Records for this exercise:
:::

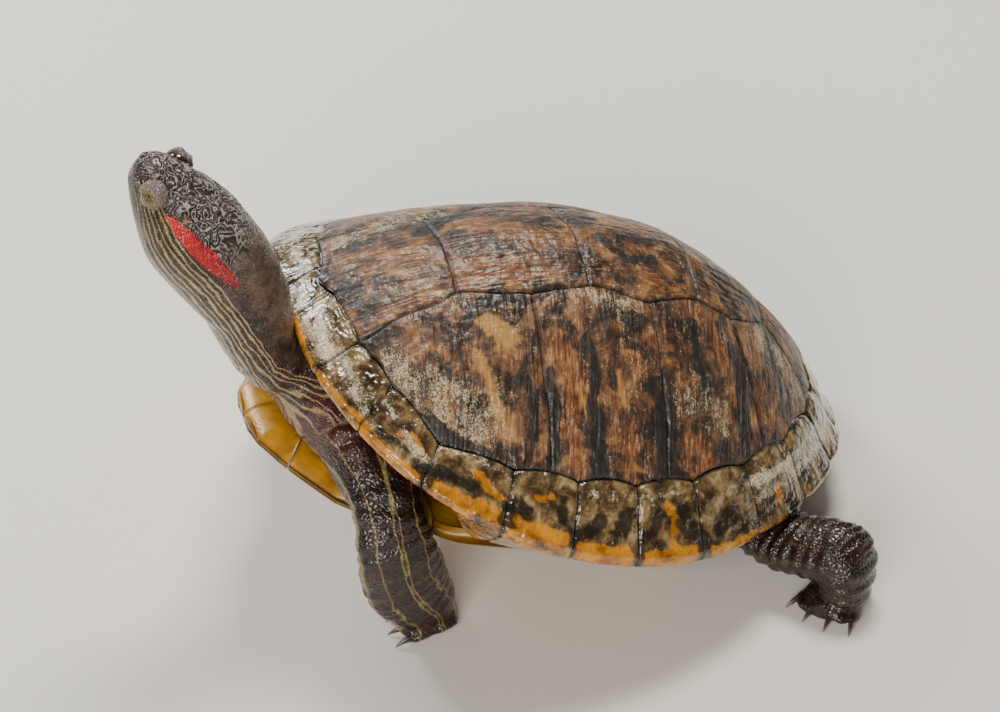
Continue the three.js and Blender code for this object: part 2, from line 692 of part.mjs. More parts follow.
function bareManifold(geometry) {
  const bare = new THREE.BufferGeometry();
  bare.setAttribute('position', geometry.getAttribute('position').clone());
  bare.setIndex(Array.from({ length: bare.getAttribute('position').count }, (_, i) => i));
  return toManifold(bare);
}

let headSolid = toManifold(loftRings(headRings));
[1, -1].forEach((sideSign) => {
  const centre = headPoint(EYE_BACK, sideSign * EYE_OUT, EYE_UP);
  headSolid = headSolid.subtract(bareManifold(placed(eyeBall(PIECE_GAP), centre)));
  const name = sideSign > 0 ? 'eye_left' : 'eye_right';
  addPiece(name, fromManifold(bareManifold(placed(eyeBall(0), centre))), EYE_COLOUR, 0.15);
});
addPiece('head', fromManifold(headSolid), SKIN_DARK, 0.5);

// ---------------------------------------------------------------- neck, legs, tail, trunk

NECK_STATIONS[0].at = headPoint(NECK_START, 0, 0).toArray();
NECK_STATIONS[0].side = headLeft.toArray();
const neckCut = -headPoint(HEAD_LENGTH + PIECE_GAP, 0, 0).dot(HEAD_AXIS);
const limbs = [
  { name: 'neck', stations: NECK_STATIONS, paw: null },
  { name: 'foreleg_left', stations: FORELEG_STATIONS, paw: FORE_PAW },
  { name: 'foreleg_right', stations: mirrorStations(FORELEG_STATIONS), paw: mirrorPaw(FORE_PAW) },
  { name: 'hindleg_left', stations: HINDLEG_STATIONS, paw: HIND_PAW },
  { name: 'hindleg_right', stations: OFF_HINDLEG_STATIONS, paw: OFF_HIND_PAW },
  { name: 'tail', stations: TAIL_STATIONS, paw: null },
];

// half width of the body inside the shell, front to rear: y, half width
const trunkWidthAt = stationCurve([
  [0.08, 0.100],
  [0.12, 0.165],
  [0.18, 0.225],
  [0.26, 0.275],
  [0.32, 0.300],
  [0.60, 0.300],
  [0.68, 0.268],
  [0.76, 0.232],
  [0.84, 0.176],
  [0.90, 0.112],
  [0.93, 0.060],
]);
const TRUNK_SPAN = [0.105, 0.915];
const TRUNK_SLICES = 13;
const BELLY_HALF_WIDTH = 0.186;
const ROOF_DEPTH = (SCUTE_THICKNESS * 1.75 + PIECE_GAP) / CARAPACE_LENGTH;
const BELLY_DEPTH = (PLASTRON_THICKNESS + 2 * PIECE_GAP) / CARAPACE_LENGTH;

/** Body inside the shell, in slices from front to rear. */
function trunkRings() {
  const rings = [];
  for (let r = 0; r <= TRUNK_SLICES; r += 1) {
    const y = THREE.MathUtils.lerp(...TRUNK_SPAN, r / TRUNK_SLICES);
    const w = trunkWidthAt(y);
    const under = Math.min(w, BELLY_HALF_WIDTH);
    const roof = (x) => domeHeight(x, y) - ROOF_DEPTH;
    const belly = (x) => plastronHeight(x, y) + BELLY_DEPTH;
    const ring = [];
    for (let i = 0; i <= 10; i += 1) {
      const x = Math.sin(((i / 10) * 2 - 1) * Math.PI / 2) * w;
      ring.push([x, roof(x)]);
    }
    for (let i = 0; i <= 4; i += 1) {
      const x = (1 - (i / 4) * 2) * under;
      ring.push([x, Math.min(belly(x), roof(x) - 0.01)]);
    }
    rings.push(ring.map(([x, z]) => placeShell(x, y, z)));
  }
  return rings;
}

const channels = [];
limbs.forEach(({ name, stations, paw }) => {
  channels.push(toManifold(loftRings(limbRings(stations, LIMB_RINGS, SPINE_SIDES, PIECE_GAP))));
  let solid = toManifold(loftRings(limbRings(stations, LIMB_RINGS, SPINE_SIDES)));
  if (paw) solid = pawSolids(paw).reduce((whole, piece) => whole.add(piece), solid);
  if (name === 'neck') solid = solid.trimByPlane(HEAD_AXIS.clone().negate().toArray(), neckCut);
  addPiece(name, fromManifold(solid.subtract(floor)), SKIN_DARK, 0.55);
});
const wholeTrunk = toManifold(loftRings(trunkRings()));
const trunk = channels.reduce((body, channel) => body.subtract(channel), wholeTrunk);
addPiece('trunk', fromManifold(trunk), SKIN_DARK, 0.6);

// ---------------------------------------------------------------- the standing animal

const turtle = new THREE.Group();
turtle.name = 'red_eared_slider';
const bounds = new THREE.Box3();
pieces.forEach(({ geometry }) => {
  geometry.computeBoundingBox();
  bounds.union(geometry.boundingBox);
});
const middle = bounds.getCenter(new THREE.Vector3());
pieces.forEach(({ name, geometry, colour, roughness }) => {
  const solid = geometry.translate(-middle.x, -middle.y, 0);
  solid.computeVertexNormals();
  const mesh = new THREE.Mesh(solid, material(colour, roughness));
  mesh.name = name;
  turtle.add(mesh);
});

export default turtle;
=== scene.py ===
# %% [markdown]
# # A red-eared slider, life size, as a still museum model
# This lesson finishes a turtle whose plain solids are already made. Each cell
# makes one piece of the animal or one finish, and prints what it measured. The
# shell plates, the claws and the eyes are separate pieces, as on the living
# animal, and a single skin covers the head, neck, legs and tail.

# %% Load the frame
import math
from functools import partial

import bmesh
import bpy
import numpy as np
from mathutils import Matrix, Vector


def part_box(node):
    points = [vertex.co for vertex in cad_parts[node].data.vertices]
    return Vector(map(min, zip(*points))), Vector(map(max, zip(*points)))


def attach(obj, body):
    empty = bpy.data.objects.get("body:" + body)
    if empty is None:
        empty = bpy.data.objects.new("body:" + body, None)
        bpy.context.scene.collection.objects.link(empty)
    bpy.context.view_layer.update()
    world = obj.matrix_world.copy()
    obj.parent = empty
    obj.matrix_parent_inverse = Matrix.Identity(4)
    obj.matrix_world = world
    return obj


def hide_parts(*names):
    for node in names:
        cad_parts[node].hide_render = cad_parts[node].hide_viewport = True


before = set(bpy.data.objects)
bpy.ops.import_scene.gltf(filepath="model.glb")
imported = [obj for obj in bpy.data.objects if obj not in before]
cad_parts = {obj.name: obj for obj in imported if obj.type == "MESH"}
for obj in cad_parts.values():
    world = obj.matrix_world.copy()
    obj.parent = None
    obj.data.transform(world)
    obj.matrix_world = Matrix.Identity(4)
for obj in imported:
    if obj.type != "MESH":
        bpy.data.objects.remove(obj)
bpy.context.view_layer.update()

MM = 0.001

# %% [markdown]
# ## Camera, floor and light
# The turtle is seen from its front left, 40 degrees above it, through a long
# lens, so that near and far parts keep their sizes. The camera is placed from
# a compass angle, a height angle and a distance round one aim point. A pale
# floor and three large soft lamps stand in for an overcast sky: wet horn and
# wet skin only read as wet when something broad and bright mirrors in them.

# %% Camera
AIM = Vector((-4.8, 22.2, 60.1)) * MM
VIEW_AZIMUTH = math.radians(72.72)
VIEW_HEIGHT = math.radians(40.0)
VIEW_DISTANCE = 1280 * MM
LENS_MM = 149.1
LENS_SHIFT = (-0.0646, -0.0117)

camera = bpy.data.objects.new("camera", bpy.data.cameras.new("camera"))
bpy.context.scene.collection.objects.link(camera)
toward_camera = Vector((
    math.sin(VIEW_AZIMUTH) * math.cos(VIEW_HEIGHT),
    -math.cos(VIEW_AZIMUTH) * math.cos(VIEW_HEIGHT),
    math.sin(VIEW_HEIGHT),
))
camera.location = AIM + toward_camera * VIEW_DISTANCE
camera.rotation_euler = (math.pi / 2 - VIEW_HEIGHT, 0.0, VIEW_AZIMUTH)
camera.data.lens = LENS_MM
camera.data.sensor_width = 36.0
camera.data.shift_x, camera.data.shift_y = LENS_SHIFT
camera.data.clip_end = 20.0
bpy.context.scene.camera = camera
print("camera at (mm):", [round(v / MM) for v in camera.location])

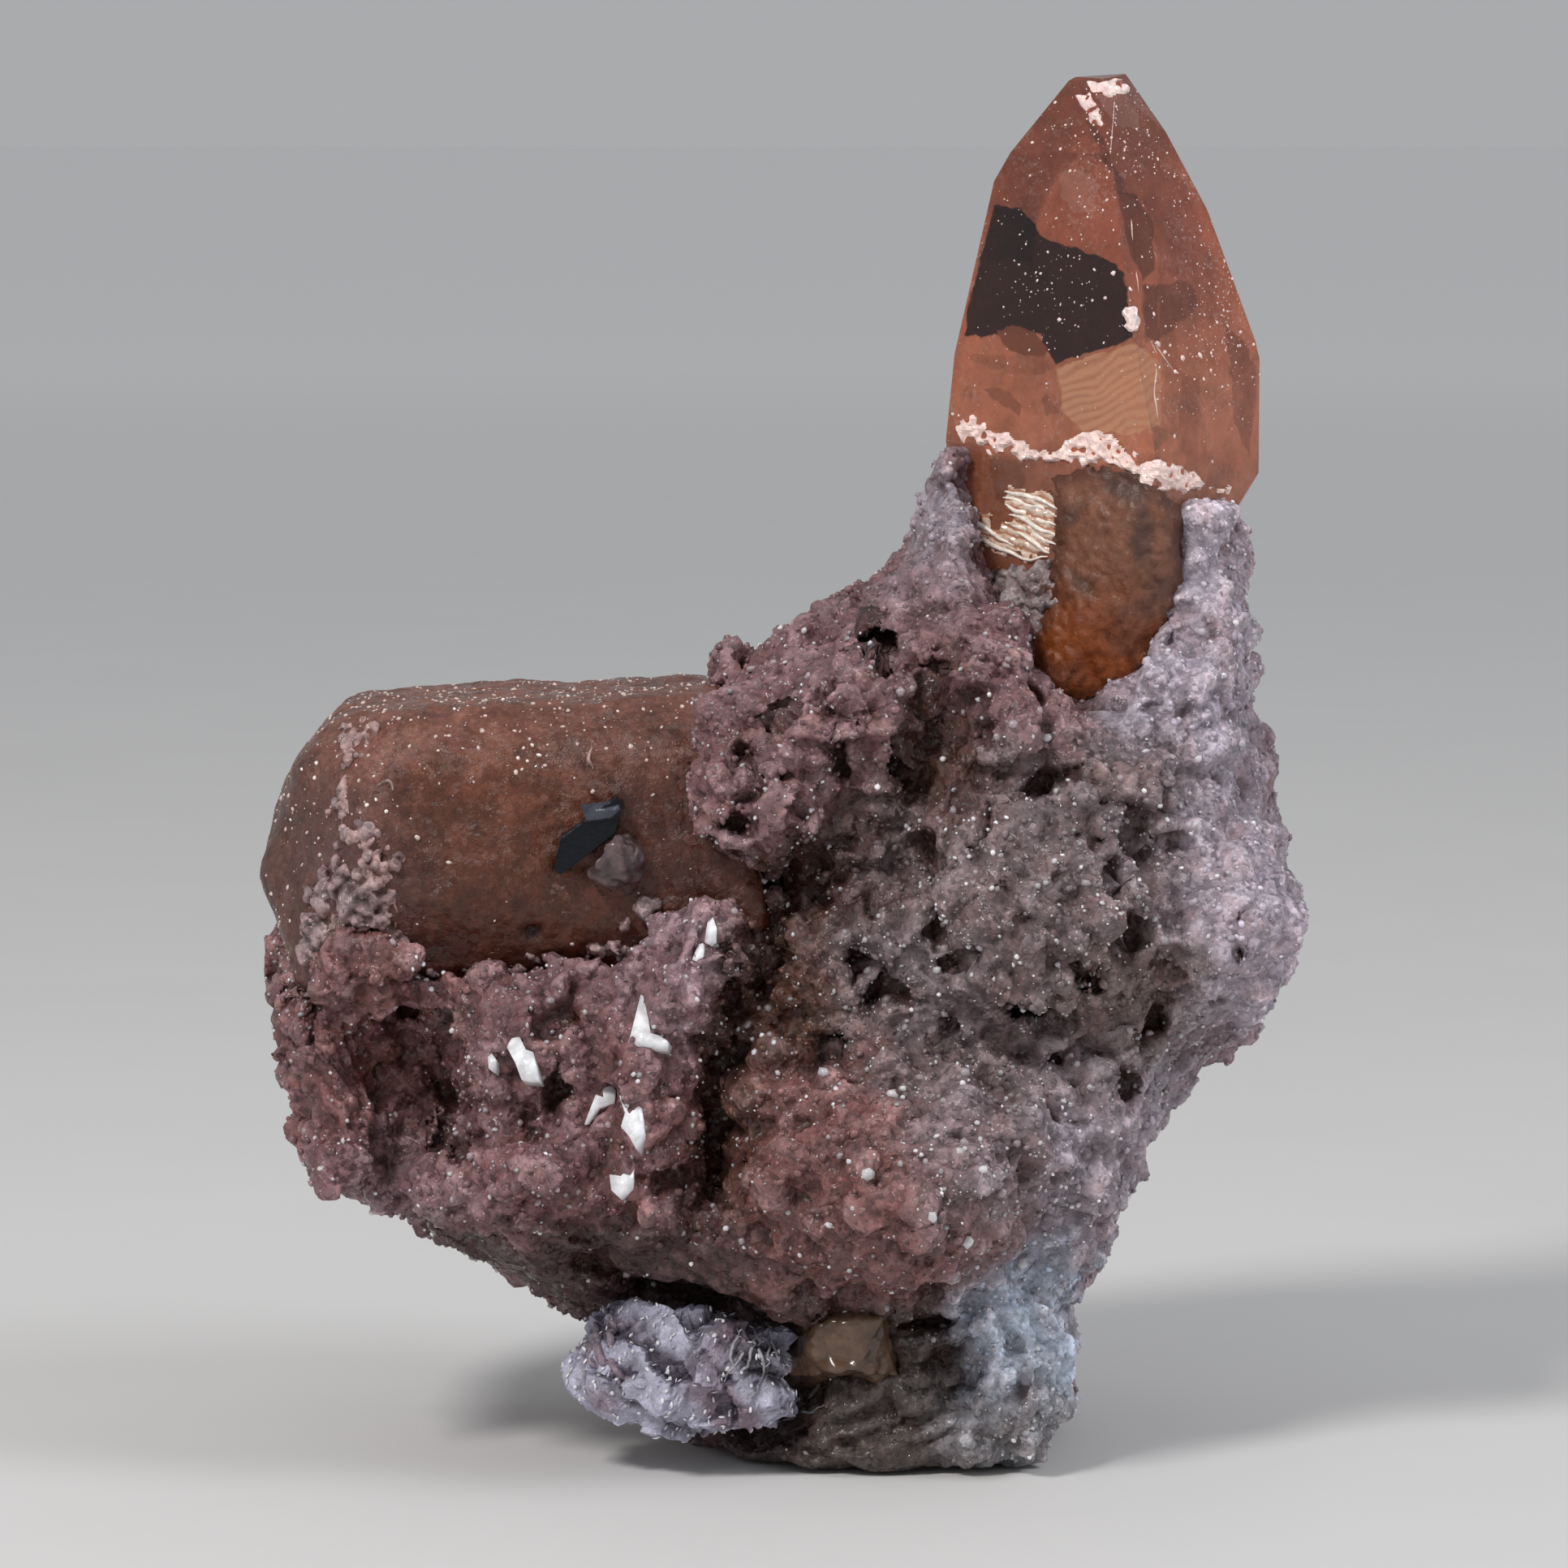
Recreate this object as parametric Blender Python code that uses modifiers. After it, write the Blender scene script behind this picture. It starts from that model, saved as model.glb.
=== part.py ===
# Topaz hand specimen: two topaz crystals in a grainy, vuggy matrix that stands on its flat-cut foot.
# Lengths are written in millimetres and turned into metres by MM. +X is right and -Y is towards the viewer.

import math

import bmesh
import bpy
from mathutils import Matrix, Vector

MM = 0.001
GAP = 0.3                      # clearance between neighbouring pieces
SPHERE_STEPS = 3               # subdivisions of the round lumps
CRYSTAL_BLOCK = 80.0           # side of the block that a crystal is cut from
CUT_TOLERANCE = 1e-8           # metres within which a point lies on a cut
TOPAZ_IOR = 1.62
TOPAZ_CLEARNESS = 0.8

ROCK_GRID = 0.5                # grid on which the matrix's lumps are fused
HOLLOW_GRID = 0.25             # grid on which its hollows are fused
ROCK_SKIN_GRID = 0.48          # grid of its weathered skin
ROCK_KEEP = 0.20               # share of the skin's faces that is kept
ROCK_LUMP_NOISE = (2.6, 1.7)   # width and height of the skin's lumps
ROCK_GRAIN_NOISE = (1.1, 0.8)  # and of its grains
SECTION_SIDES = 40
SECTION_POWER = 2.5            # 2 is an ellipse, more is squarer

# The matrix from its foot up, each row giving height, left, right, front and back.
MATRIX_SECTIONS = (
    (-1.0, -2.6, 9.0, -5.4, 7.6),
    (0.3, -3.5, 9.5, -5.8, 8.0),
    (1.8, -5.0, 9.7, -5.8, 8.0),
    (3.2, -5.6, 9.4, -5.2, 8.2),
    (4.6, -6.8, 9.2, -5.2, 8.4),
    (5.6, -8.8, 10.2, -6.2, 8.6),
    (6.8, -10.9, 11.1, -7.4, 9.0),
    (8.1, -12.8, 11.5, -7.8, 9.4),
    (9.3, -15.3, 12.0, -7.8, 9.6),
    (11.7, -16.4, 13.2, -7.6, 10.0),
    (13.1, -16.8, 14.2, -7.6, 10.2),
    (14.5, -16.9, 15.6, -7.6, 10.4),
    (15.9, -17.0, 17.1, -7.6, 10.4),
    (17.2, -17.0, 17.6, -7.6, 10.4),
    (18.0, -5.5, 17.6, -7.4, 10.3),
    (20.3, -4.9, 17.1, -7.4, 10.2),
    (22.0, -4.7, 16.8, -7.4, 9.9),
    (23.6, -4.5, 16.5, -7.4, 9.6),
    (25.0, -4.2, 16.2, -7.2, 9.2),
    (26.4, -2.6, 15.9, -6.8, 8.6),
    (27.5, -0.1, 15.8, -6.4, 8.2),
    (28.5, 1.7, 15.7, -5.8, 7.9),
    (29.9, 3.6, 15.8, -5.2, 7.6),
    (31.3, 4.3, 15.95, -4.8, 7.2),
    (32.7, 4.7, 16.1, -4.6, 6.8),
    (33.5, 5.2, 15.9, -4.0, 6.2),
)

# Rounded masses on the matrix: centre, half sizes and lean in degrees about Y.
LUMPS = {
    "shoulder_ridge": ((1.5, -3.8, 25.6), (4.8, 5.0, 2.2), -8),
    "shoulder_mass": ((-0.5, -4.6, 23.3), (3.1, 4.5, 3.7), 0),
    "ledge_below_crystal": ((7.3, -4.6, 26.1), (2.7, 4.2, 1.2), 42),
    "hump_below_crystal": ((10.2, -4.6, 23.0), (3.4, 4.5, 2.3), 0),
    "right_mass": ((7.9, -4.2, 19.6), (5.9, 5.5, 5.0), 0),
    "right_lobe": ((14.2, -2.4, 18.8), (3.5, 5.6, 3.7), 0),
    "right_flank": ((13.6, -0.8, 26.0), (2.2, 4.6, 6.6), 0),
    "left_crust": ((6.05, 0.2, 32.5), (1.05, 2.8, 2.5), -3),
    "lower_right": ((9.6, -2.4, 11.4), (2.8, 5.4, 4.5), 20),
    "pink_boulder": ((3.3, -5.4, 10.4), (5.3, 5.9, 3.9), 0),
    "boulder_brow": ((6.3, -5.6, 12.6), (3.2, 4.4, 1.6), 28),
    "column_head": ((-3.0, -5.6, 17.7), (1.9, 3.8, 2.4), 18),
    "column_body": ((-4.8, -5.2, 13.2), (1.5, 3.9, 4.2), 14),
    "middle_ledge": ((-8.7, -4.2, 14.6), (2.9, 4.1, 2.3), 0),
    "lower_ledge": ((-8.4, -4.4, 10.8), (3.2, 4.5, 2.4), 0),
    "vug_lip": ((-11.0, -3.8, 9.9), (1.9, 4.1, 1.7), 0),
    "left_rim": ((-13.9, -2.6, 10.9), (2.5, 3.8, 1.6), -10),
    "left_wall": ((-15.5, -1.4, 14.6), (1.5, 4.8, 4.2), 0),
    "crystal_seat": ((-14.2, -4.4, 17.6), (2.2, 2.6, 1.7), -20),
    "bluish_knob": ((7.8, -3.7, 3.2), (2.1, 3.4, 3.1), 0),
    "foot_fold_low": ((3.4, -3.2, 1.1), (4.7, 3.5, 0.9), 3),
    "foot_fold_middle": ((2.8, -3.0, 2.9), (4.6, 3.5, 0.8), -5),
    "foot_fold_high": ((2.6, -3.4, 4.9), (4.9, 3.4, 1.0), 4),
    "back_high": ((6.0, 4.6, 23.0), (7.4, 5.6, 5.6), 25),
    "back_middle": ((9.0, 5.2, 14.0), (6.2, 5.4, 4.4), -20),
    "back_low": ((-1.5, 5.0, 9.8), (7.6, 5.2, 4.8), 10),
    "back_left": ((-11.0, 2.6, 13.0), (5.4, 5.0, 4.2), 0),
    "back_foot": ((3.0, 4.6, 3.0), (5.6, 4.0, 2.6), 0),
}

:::

The request: Copy every line of the entries above in which "type" occurs.

Response for this exercise:
cad_parts = {obj.name: obj for obj in imported if obj.type == "MESH"}
    if obj.type != "MESH":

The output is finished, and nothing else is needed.